Everything in the listing below from the line containing "lid_screws();" through the line containing "cad_parts[node].hide_render = cad_parts[node].hide_viewport" should be repeated exactly; leave out every other line.

○ ○ ○ ○

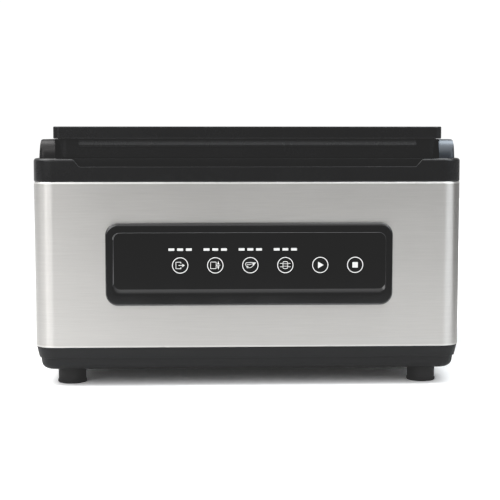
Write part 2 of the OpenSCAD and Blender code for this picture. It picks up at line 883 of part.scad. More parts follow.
module vacuum_hoses() {
    color("#3b3b3d") {
        // pump to valves
        for (i = [0, 1])
            let (x = head_xs[i], to_x = valve_x + [8, 52][i], z = valve_z + 10)
                hose([[x, pump_y + 25, pump_z + 36], [x, 76, pump_z + 36], [to_x, 80, z], [to_x, valve_y, z]],
                     3.4, [1, 0, 0]);
        // valves to chamber
        hose([[valve_x + 60, 111, valve_z + 14], [-20, 111, valve_z + 14], [-20, suction_y, 94],
              [suction_x, suction_y, 94], [suction_x, suction_y, tub_floor_z - 12]], 3.4, [0, 0, 1]);
        // air line of the lift cylinders
        hose([[-pin_x, bar_y, cup_z - 9], [-pin_x, bar_y, 56], [pin_x, bar_y, 56], [pin_x, bar_y, cup_z - 9]],
             2.6, [0, 1, 0]);
        hose([[0, bar_y, 56], [0, -80, 56], [0, -60, 25], [-142, -60, 25], [-142, 111, 25],
              [-142, 111, valve_z + 10], [valve_x, 111, valve_z + 10]], 2.6, [1, 0, 0]);
        // valves to accessory port
        hose([[port_x, rear_y - 14, port_z], [port_x, 128, port_z], [port_x, 128, valve_z + 5],
              [20, 111, valve_z + 5], [valve_x + 60, 111, valve_z + 5]], 3, [1, 0, 0]);
    }
}

// ---------- electrics ----------

module transformer_core() {
    color("#5d5f63")
    translate([transformer_x, transformer_y, pan_floor_z]) {
        difference() {
            translate([-33, -24, 2]) cube([66, 48, 57]);
            translate([-22, -30, 14]) cube([12, 60, 34]);
            translate([10, -30, 14]) cube([12, 60, 34]);
        }
        translate([-42, -24, 0]) cube([84, 48, 3]);
    }
}

module transformer_coils() {
    color("#9c5f34")
    translate([transformer_x, transformer_y, pan_floor_z]) {
        for (x = [-21.5, 10.5]) translate([x, -32, 14.5]) cube([11, 64, 33]);
        for (y = [-32, 24.2]) translate([-21.5, y, 14.5]) cube([43, 7.8, 33]);
    }
}

module power_board() {
    color("#1f5a35")
    translate([52, 84, pan_floor_z + 6]) {
        difference() {
            cube([96, 60, 1.6]);
            for (x = [5, 91], y = [5, 55]) translate([x, y, -1]) cylinder(r = 1.6, h = 4);
        }
        translate([8, 10, 1.6]) cube([18, 15, 14]);
        translate([30, 10, 1.6]) cube([18, 15, 14]);
        translate([60, 18, 1.6]) cylinder(r = 8, h = 22);
        translate([56, 36, 1.6]) cube([26, 16, 3]);
        for (x = [5, 91], y = [5, 55]) translate([x, y, -6]) difference() {
            cylinder(r = 3.2, h = 6);
            translate([0, 0, -1]) cylinder(r = 1.4, h = 8);
        }
    }
}

module fan_frame() {
    strut_h = 3;
    color("#2f2f31")
    translate([fan_x, fan_y, fan_z]) rotate([-90, 0, 0]) {
        difference() {
            translate([-fan_s / 2, -fan_s / 2, 0]) cube([fan_s, fan_s, fan_t]);
            translate([0, 0, strut_h]) cylinder(r = 28, h = fan_t);
            // four windows round the hub, between the struts
            translate([0, 0, -1]) linear_extrude(strut_h + 2)
                difference() {
                    circle(27.5);
                    circle(13);
                    square([60, 3.2], center = true);
                    square([3.2, 60], center = true);
                }
            for (x = [-25, 25], z = [-25, 25]) translate([x, z, -1]) cylinder(r = 2, h = fan_t + 2);
        }
        translate([0, 0, 1]) cylinder(r = 2, h = 10);
    }
}

module fan_rotor() {
    blade_count = 7;
    color("#3a3a3c")
    difference() {
        union() {
            y_rod(fan_y + 3.6, fan_y + 13, 12.5, fan_x, fan_z);
            for (i = [0:blade_count - 1])
                translate([fan_x, fan_y + 8.3, fan_z]) rotate([0, i * 360 / blade_count, 0])
                    translate([11, 0, 0]) rotate([38, 0, 0]) translate([0, -5, -0.7]) cube([15.5, 10, 1.4]);
        }
        y_rod(fan_y + 3, fan_y + 11.6, 2 + run, fan_x, fan_z);
    }
}

module power_inlet() {
    color("#232324")
    difference() {
        union() {
            translate([inlet_x - 13.7, rear_y - 20, inlet_z - 10.2]) cube([27.4, 20.5, 20.4]);
            translate([inlet_x - 17, rear_y, inlet_z - 13]) cube([34, proud, 26]);
        }
        // socket of the inlet, with two cut corners
        translate([inlet_x, rear_y + proud + 1, inlet_z]) rotate([90, 0, 0]) linear_extrude(18)
            polygon([[-12, -8], [12, -8], [12, 3.5], [7.5, 8], [-7.5, 8], [-12, 3.5]]);
    }
    color("silver")
    for (p = [[-7, 1.5], [0, -2.5], [7, 1.5]])
        translate([inlet_x + p[0] - 1, rear_y - 16, inlet_z + p[1] - 2]) cube([2, 13.5, 4]);
}

module switch_frame() {
    color("#232324")
    difference() {
        union() {
            translate([inlet_x - 9.7, rear_y - 16, rocker_z - 6.7]) cube([19.4, 16.5, 13.4]);
            translate([inlet_x - 12, rear_y, rocker_z - 9]) cube([24, 1.5, 18]);
        }
        translate([inlet_x - 8.6, rear_y - 9.5, rocker_z - 5.6]) cube([17.2, 15, 11.2]);
        translate([inlet_x, rocker_y, rocker_z - 6.3]) cylinder(r = 1.2 + run, h = 12.6);
    }
}

// Rocker of the mains switch: it turns about Z, with its left end pressed in at rest.
module power_rocker() {
    color("#1d1d1e")
    translate([inlet_x, rocker_y, rocker_z]) {
        translate([0, 0, -5.2]) linear_extrude(10.4)
            polygon([[-7.4, 0.4], [0, 1.7], [7.4, 3.2], [7, -2.5], [0, -5], [-7, -4.5]]);
        translate([0, 0, -6.1]) cylinder(r = 1.2, h = 12.2);
    }
}

module accessory_port() {
    color("#8f9092")
    difference() {
        union() {
            y_rod(rear_y, rear_y + 2, 10, port_x, port_z);
            y_rod(rear_y - 14, rear_y + 1, 7, port_x, port_z);
        }
        y_rod(rear_y - 12, rear_y + 3, port_r, port_x, port_z);
    }
}

// ---------- what is drawn ----------

base_pan();
foot(-foot_x, -foot_y);  // foot_front_left
foot(foot_x, -foot_y);  // foot_front_right
foot(-foot_x, foot_y);  // foot_rear_left
foot(foot_x, foot_y);  // foot_rear_right
foot_screws();
outer_shell();
rear_panel();
rear_panel_screws();
top_housing();
side_rail(-1);  // side_rail_left
side_rail(1);  // side_rail_right
hinge_pins();
chamber_tub();
suction_cap();
lift_cylinder(-1);  // lift_cylinder_left
lift_cylinder(1);  // lift_cylinder_right
bar_springs();
seal_bar();
heating_strip();
sealing_tape();
bar_end_caps();
lift_pins();
panel_bezel();
panel_overlay();
level_lights();
control_board();
key_switches();
key(0);  // key_vacuum_level
key(1);  // key_seal_time
key(2);  // key_marinate
key(3);  // key_canister
key(4);  // key_start
key(5);  // key_stop
lid_frame();
lid_window();
lid_retainer();
lid_gasket();
backing_holder();
backing_strip();
lid_screws();
hinge_arm(-1);  // hinge_arm_left
hinge_arm(1);  // hinge_arm_right
lid_springs();
pump_motor();
pump_heads();
pump_rotor();
pump_plate();
pump_dampers();
valve_block();
vacuum_hoses();
transformer_core();
transformer_coils();
power_board();
fan_frame();
fan_rotor();
power_inlet();
switch_frame();
power_rocker();
accessory_port();
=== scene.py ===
import json
import math

import bmesh
import bpy
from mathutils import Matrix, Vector


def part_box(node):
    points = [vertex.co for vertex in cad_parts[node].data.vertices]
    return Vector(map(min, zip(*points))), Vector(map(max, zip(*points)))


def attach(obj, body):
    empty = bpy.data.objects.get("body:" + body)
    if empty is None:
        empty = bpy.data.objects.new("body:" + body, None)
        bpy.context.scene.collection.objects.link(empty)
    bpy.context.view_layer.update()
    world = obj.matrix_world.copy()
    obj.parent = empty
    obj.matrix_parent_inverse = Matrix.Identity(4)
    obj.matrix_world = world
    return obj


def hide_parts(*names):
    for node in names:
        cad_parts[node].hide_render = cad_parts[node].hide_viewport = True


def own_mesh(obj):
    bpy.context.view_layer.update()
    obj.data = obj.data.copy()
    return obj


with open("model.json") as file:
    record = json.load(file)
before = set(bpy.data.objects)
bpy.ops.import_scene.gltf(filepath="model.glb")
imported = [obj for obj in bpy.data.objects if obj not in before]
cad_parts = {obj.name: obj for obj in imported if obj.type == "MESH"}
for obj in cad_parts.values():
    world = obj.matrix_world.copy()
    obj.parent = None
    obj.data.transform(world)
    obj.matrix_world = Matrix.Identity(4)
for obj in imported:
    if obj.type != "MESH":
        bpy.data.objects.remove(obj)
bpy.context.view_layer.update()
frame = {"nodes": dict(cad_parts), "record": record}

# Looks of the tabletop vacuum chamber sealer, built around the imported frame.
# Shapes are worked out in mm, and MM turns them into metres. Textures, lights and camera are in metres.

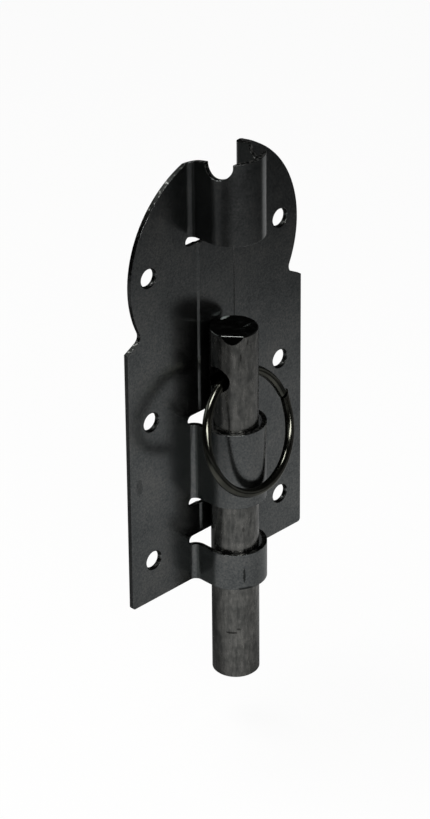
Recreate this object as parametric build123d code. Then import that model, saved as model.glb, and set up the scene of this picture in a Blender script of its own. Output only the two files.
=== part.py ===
from build123d import *

import os
from math import asin, degrees, radians, sqrt, tan

# Pressed steel drop latch: plate with two guide straps and a notched keeper, round bolt, pull ring.
# Frame, in millimetres: the origin is the centre of the screw pattern on the plate's back face, +X is
# to the right seen from the front, the front faces -Y and the bolt runs along Z.

# Plate blank
sheet = 1.6
plate_width = 80.0
plate_foot = -67.0
shoulder_height = 28.0
shoulder_slope = 28.0
head_radius = 38.0
head_height = 50.0
waist_radius = 2.75
foot_corner_radius = 1.1

# Screw holes: rows of two, evenly pitched
screw_spacing = 60.0
screw_row_pitch = 52.0
screw_rows = 3
screw_hole_radius = 3.15
screw_rim_bevel = 0.35

# Bolt, the room it has in the straps and how far it lies to the left in it
bolt_radius = 8.0
bolt_length = 130.0
bolt_foot = -103.0
bolt_side_play = 1.1
bolt_side_lie = -0.6
bolt_front_play = 0.45
bolt_back_play = 0.2
bolt_top_round = 0.5
bolt_foot_chamfer = 0.4

# Facet that the shear left below the bolt's upper rim, turned to the left of the front
facet_depth = 1.0
facet_height = 2.8
facet_turn = 50.0

# Straps and keeper, pressed forward from the sheet to one section
root_bend_radius = 2.4
relief_height = 3.4
relief_end_margin = 0.4
lower_strap_height = 13.2
upper_strap_foot = -35.8
upper_strap_height = 27.6
keeper_foot = 60.2

# Keeper's arched top edge against the head's top, and its notches for the ring
keeper_front_rise = 0.7
keeper_arch_drop = 0.1
keeper_arch_depth = 8.6
notch_radius = 4.7
notch_depth = 12.4
notch_drop = 0.4

# Web behind the bolt, pressed slightly forward between the slots
web_press = 0.4
web_half_width = 8.65
web_side_draft = 0.9
web_foot_margin = 0.9

# Cross-hole in the bolt and the wire ring that hangs in it
cross_hole_radius = 4.5
cross_hole_height = 10.4
ring_wire_radius = 1.55
ring_radius = 20.3
ring_hang = 0.7
ring_turn = 5.3
ring_strap_gap = 0.35

# Ring's butt: an oblique cut between ends left straight, the longer of them standing out
ring_butt_angle = 76.0
ring_butt_skew = 24.0
ring_butt_gap = 1.0
ring_upper_end = 2.2
ring_lower_end = 5.4

# Sizes that follow from those above
front_face = -sheet
bolt_y = front_face - web_press - bolt_back_play - bolt_radius
channel_radius = bolt_radius + bolt_side_play
crown_radius = channel_radius + sheet
crown_y = bolt_y - bolt_front_play + bolt_side_play
crown_front = crown_y - crown_radius
root_half_width = crown_radius + root_bend_radius
root_y = front_face - root_bend_radius
lower_strap_top = plate_foot + lower_strap_height
upper_strap_top = upper_strap_foot + upper_strap_height
head_top = head_height + head_radius
keeper_top = head_top + keeper_front_rise
keeper_back_height = head_height + sqrt(head_radius**2 - root_half_width**2)
notch_height = head_top - notch_drop
pivot_height = cross_hole_height - ring_hang
ring_reach = bolt_y - crown_front + ring_wire_radius + ring_strap_gap
ring_lean = degrees(asin(ring_reach / (2 * ring_radius)))

# How far a cutting solid runs past what it cuts
clear = 2.0


def in_sheet(sketch):
    """Sheet of metal with a sketch's outline in X and Z, its back face at Y = 0."""
    return extrude(Plane.XZ * sketch, sheet, dir=(0, -1, 0))


def blank_outline():
    """Straight sides, shoulders that slope in to a rounded waist, and the round head."""
    half = plate_width / 2
    apex = shoulder_height + half * tan(radians(shoulder_slope))
    panel = Polygon(
        (-half, plate_foot), (half, plate_foot), (half, shoulder_height),
        (0, apex), (-half, shoulder_height), align=None,
    )
    outline = panel + Pos(0, head_height) * Circle(head_radius)
    waist = [v for v in outline.vertices() if shoulder_height + 1 < v.Y < head_height]
    outline = fillet(waist, waist_radius)
    feet = outline.vertices().group_by(Axis.Y)[0]
    return fillet(feet, foot_corner_radius)


def screw_holes():
    """Pattern of screw holes about the origin."""
    places = GridLocations(screw_spacing, screw_row_pitch, 2, screw_rows)
    return Sketch() + [place * Circle(screw_hole_radius) for place in places]


def relief_slots():
    """Round-ended slots along the edges of the pressed bands."""
    length = 2 * (root_half_width + relief_end_margin)
    half = relief_height / 2
    levels = [lower_strap_top + half, upper_strap_foot - half, upper_strap_top + half, keeper_foot - half]
    return Sketch() + [Pos(0, level) * SlotOverall(length, relief_height) for level in levels]


def band_windows():
    """Stretches of the flat sheet that became the two straps and the keeper."""
    spans = [
        (plate_foot - clear, lower_strap_top),
        (upper_strap_foot, upper_strap_top),
        (keeper_foot, head_top + clear),
    ]
    width = 2 * root_half_width
    return Sketch() + [Pos(0, (low + high) / 2) * Rectangle(width, high - low) for low, high in spans]


def channel_face(wall_radius, bend_radius):
    """One face of the pressed section: root bends, upright walls and the half-round crown."""
    return [
        CenterArc((root_half_width, root_y), bend_radius, 90, 90),
        Line((wall_radius, root_y), (wall_radius, crown_y)),
        CenterArc((0, crown_y), wall_radius, 0, -180),
        Line((-wall_radius, crown_y), (-wall_radius, root_y)),
        CenterArc((-root_half_width, root_y), bend_radius, 0, 90),
    ]


def pressed_band(low, high):
    """Strap between two heights, its roots flush with both faces of the flat sheet."""
    ends = [
        Line((side * root_half_width, 0), (side * root_half_width, front_face))
        for side in (-1, 1)
    ]
    inside = channel_face(channel_radius, root_bend_radius + sheet)
    outside = channel_face(crown_radius, root_bend_radius)
    return Pos(0, 0, low) * extrude(make_face(inside + outside + ends), high - low, dir=(0, 0, 1))


def keeper():
    """Top band, trimmed to its arched edge and notched through both walls."""
    band = pressed_band(keeper_foot, keeper_top + clear)
    arch = ThreePointArc(
        (0, keeper_back_height), (-keeper_arch_depth, head_top - keeper_arch_drop), (crown_front, keeper_top),
    )
    above = keeper_top + 2 * clear
    rim = Polyline(
        arch @ 1, (crown_front - clear, keeper_top), (crown_front - clear, above),
        (clear, above), (clear, keeper_back_height), arch @ 0,
    )
    mouth = Rectangle(2 * notch_radius, above - notch_height, align=(Align.CENTER, Align.MIN))
    notch = Pos(-notch_depth, notch_height) * (Circle(notch_radius) + mouth)
    cut = make_face([arch, rim]) + notch
    return band - extrude(Plane.YZ * cut, root_half_width + clear, both=True)


def web_block(low, high):
    """Shallow block with drafted sides, as deep as the web is pressed forward."""
    foot = web_half_width
    top = web_half_width - web_side_draft
    section = Polygon((-foot, 0), (foot, 0), (top, -web_press), (-top, -web_press), align=None)
    return Pos(0, 0, low) * extrude(section, high - low, dir=(0, 0, 1))


def plate():
    """Blank pierced with its holes and slots, with the bands and webs pressed from it."""
    body = in_sheet(blank_outline() - screw_holes() - relief_slots() - band_windows())
    rims = body.edges().filter_by(GeomType.CIRCLE).filter_by(
        lambda edge: abs(edge.radius - screw_hole_radius) < 1e-6
    ).group_by(Axis.Y)[0]
    body = chamfer(rims, screw_rim_bevel)
    webs = [
        (lower_strap_top + relief_height + web_foot_margin, upper_strap_foot - relief_height),
        (upper_strap_top + relief_height + web_foot_margin, keeper_foot - relief_height),
    ]
    for low, high in webs:
        press = web_block(low, high)
        body = body - press + Pos(0, front_face, 0) * press
    body += pressed_band(plate_foot, lower_strap_top)
    body += pressed_band(upper_strap_foot, upper_strap_top)
    body += keeper()
    return body


def bolt():
    """Sheared round bar with a chamfered foot, a sheared facet at the top and the cross-hole."""
    bar = Cylinder(bolt_radius, bolt_length, align=(Align.CENTER, Align.CENTER, Align.MIN))
    bar = chamfer(bar.edges().group_by(Axis.Z)[0], bolt_foot_chamfer)
    rim = facet_depth - bolt_radius
    facet = Polygon(
        (-bolt_radius, -facet_height), (rim, 0), (rim, clear),
        (-bolt_radius - clear, clear), (-bolt_radius - clear, -facet_height), align=None,
    )
    facet = extrude(Plane.YZ * facet, bolt_radius, both=True)
    bar -= Pos(0, 0, bolt_length) * Rot(0, 0, -facet_turn) * facet
    bar = fillet(bar.edges().group_by(Axis.Z)[-1], bolt_top_round)
    hole = Rot(0, 90, 0) * Cylinder(cross_hole_radius, 4 * bolt_radius)
    bar -= Pos(0, 0, cross_hole_height - bolt_foot) * hole
    return Pos(bolt_side_lie, bolt_y, bolt_foot) * bar


def on_ring(angle):
    """Place on the ring's centre line, at an angle from the top, with its Z axis outwards."""
    return Pos(0, 0, -ring_radius) * Rot(0, angle, 0) * Pos(0, 0, ring_radius)


def butt_cut(side):
    """Block from one face of the butt's gap onwards, square to the skewed cut."""
    reach = ring_radius + clear
    block = Box(reach, reach, reach, align=(Align.MIN, Align.CENTER, Align.CENTER))
    turned = Rot(0, 0, 0 if side > 0 else 180)
    return on_ring(ring_butt_angle) * Rot(0, -ring_butt_skew, 0) * turned * Pos(-ring_butt_gap / 2, 0, 0) * block


def straight_end(angle, length, side):
    """End of the wire, straight from an angle on the ring and cut off at the butt."""
    wire = Cylinder(ring_wire_radius, length + clear, align=(Align.CENTER, Align.CENTER, Align.MIN))
    return on_ring(angle) * Rot(0, 90 * side, 0) * wire - butt_cut(side)


def pull_ring():
    """Wire ring open at its butt, leaning on the upper strap."""
    upper_angle = ring_butt_angle - degrees(ring_upper_end / ring_radius)
    lower_angle = ring_butt_angle + degrees(ring_lower_end / ring_radius)
    section = Plane.YZ * Circle(ring_wire_radius)
    back_round = Axis((0, 0, -ring_radius), (0, -1, 0))
    wire = on_ring(upper_angle) * revolve(section, back_round, 360 + upper_angle - lower_angle)
    wire += straight_end(upper_angle, ring_upper_end, 1)
    wire += straight_end(lower_angle, ring_lower_end, -1)
    return Pos(bolt_side_lie, bolt_y, pivot_height) * Rot(0, 0, ring_turn) * Rot(-ring_lean, 0, 0) * wire


os.makedirs("parts", exist_ok=True)
for name, make in (("plate", plate), ("bolt", bolt), ("pull_ring", pull_ring)):
    export_step(make(), f"parts/{name}.step")
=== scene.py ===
"""Looks of the drop latch: black-finished plate and bolt, black-nickel ring, white studio."""
import math

import bpy
from mathutils import Matrix, Vector


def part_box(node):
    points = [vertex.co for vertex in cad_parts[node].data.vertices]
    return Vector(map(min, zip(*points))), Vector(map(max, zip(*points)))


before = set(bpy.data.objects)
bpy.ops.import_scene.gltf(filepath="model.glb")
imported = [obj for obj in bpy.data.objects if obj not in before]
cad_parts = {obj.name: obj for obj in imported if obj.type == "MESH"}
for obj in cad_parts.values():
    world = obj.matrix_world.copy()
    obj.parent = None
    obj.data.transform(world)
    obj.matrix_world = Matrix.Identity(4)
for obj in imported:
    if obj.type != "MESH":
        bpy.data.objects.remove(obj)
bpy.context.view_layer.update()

MM = 0.001

# The photograph's frame and the camera that took it; an azimuth is 0 in front and 90 to the right
IMAGE_HEIGHT_PX = 819
FOCAL_PX = 3589.8
SENSOR_HEIGHT_MM = 24.0
CAMERA_AZIMUTH = -45.225
CAMERA_ELEVATION = 29.182
CAMERA_ROLL = -0.534
CAMERA_DISTANCE = 1177.6 * MM
CAMERA_TARGET = Vector((-0.892, -1.6, -6.933)) * MM

# Soft lamps up to the left, one before and one behind the plate: place in degrees and metres, size in
# metres, turn about the lamp's own axis in degrees, and radiance
SOFTBOXES = {
    "front_softbox": dict(
        azimuth=-29, elevation=23, distance=1.0, size=(0.78, 0.22), roll=-30, radiance=8.5,
    ),
    "top_softbox": dict(
        azimuth=-130, elevation=68, distance=0.75, size=(0.7, 0.3), roll=30, radiance=9.6,
    ),
}

# Glow low in the dark room: its direction, cosines of the angles that it spans, and greys round and in it
GLOW_AZIMUTH = 55
GLOW_ELEVATION = -12
GLOW_RIM = 0.8
GLOW_CORE = 0.97
ROOM_GREY = 0.02
GLOW_GREY = 0.24

# Table below the bolt, and the share of plain white in what the camera sees of it. The finishes mirror the
# dark table, so their colours are written lighter than they show.
FLOOR_HEIGHT = -125 * MM
FLOOR_HALF_WIDTH = 1600 * MM
FLOOR_WHITE_SHARE = 0.94
EDGE_BLUR = 25 * MM

# Pool of light on the table before the plate: greys at distances from its centre, in millimetres
POOL_CENTRE = Vector((35, -70, 0)) * MM
POOL_RADIUS = 700
POOL_GREYS = [
    (0, 0.43), (133, 0.43), (183, 0.4), (220, 0.31), (253, 0.215), (299, 0.14),
    (349, 0.06), (415, 0.05), (469, 0.06), (602, 0.3), (POOL_RADIUS, 0.34),
]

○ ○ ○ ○

WRITTEN SOLUTION
lid_screws();
hinge_arm(-1);  // hinge_arm_left
hinge_arm(1);  // hinge_arm_right
lid_springs();
pump_motor();
pump_heads();
pump_rotor();
pump_plate();
pump_dampers();
valve_block();
vacuum_hoses();
transformer_core();
transformer_coils();
power_board();
fan_frame();
fan_rotor();
power_inlet();
switch_frame();
power_rocker();
accessory_port();
=== scene.py ===
import json
import math

import bmesh
import bpy
from mathutils import Matrix, Vector


def part_box(node):
    points = [vertex.co for vertex in cad_parts[node].data.vertices]
    return Vector(map(min, zip(*points))), Vector(map(max, zip(*points)))


def attach(obj, body):
    empty = bpy.data.objects.get("body:" + body)
    if empty is None:
        empty = bpy.data.objects.new("body:" + body, None)
        bpy.context.scene.collection.objects.link(empty)
    bpy.context.view_layer.update()
    world = obj.matrix_world.copy()
    obj.parent = empty
    obj.matrix_parent_inverse = Matrix.Identity(4)
    obj.matrix_world = world
    return obj


def hide_parts(*names):
    for node in names:
        cad_parts[node].hide_render = cad_parts[node].hide_viewport = True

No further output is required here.